A cascade of events took place on the morning of the 25th, causing Italia to be tail-heavy and falling at a rate of two feet per second. Captain Nobile ordered Chief technician Natale Cecion to dump ballast chain, but the steep deck angle complicated the task. Seconds later, the airship hit the jagged ice below, smashing the control cabin and spilling ten crew members and a Fox Terrier, onto the ice.
“The wide 50-meter-long red strip of aniline paint that had seeped from the spherical containers the airship’s crew used for measuring altitude resembled a bloodstained trail left by an injured beast”. – Czechoslovakian physicist, Frantisek Behounek
With a broken leg and feeling as though his intestines were damaged beyond repair, Captain Nobile thought to himself, at least he wouldn’t have to witness the prolonged death agonies, of his comrades. Senior Cecione likewise suffered a broken leg.
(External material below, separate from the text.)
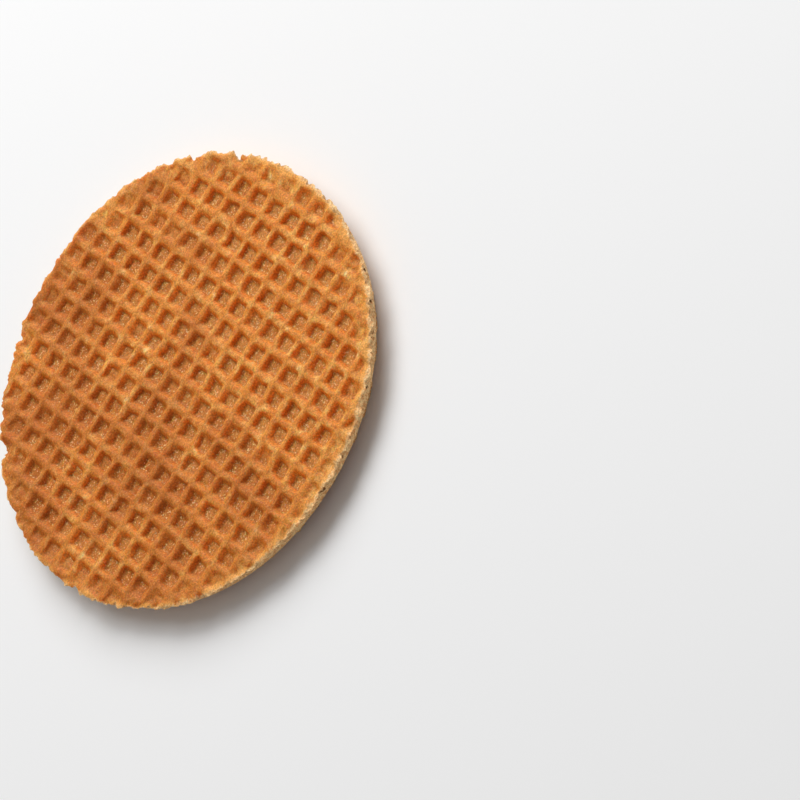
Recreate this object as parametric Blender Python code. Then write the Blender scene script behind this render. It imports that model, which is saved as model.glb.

Engine operator Vincenzo Pomella was already dead.
Now relieved of the gondola’s weight, the envelope of the ship began to rise with a gaping tear where the control cabin used to be.
What followed was a pure act of selfless heroism, a remarkable display of calm under the most extreme sort of pressure. As the airship floated away, Chief Engineer Ettore Arduino threw everything he could get his hands on, down to the men on the ice. These were supplies intended for the descent to the pole, but they were now the only thing that stood between life and death.
Arduino himself and the rest of the crew drifted away with the now helpless airship.
Ten men and a dog were stranded on the drifting ice pack.
Those who were able to do so immediately set about, searching for supplies. They scavenged across the ice and found a radio, and jury-rigged a mast from crash debris. A tent was set up and dyed a bright red, using that same aniline paint.
A colt revolver was found along with a box of cartridges. Five days later, Swedish meteorologist Finn Malmgren would use it to kill a polar bear, adding considerably to their food supplies.
The aftermath of the Italia disaster is a story in itself, a rescue unfolding over nearly two months and involving six countries, 18 vessels, 21 aircraft and 1,500 men. Many would-be rescuers became stranded themselves or vanished into the arctic, never to be seen again. Rescue operations were brought to a halt with seventeen dead, between Italia’s crew and her rescuers.
The famous polar explorer Raould Amundsen, the man who first reached the pole in 1926, disappeared on June 18 while on a rescue mission with Norwegian pilot Leif Dietrichson, French pilot René Guilbaud, and a three-man French crew.
The American woman Bess Magids, engaged to be married to Amundsen, was already on the way to Norway, for the wedding that would never take place.
Rescue expeditions were launched from Denmark, Finland, France, Italy, Norway, Soviet Russia, Sweden and the United States.
Forty-nine days would come and go, before the last of the crash survivors and stranded would-be rescuers, would be found. The red tent was relocated several times to avoid getting wet, on the shrinking ice pack
Umberto Nobile was a subject of scorn, for allowing himself to be rescued before his men. And for bringing Titina, thus elevating the life of the dog over the lives of his men. Titina herself was sick with scurvy when rescued from the ice and went to a dentist, to have several teeth removed. Rumor has it that Nobile had them replaced, with gold teeth.
The fate of the journalist, the three mechanics and the scientist who drifted away on the Airship Italia remains a mystery, to this day.